If the cliche "you have to walk before you can run" is valid, then how can you not assume
the world's best runners learned by watching the world's best walkers around them? If babies
truly learn to walk through observation, then it explains how the girls who followed in their
mother's footsteps were able to figure out their biomechanical advantage and carry their
firewood as efficiently as their mothers do.
According to Pohl's article, even the women themselves don't know how they walk more
efficiently. If the women themselves don't know how they do it, then how can they teach
it? How does each successive generation of women learn this walking skill without any formal
teaching?
So why wouldn't it seem logical that the boys observed their mothers as well and learned to
apply their more efficient walking biomechanics to running?
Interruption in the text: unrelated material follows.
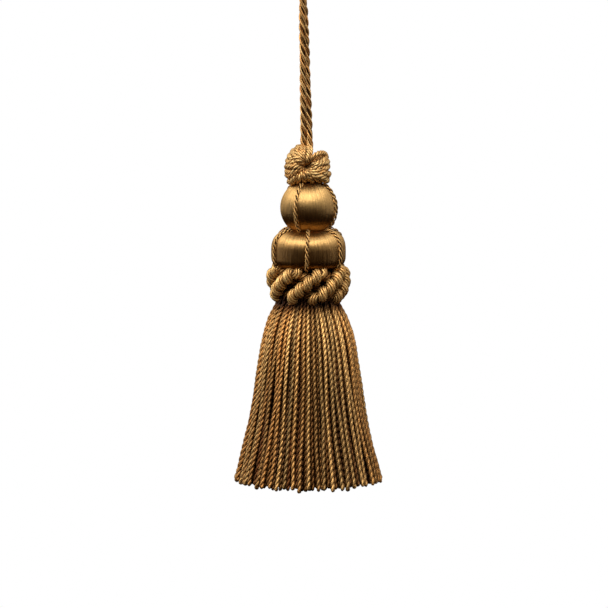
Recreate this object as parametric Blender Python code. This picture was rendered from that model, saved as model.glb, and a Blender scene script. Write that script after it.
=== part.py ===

They may not understand their
better efficiency because it wouldn't be until improved nutrition could be applied to their
biomechanic advantage that they found themselves ahead of the world's running pack.
Everything you learned about running, I believe you learned from observation, and isn't
"a natural gift" of talent as some profess. If girls from Kenya can learn a completely different
way to walk through observation only, then it proves who learns from whom. That to me is the farce
of running experts telling their followers to mimic children as running models.
I have yet to meet a child who's won the Boston Marathon, so what makes them authorities on
proper running technique? They struggle with the balance skills to carry a glass of milk
across the kitchen without spilling, so where does anyone get the idea to let them teach
you how to run? Or is it the experts want you to justify your own inability to run.
Our running technique hasn't changed for over 3.5 million years. From
fossilized footprints in stone as proof, "experts," have danced around trying
to come up with new ways to say the same thing over and over again and still
get published. The experts haven't done anything new, and the untold story of
the Kenyan women only proves that they really don't understand how we can walk
and run let alone why we walk and run the way we do.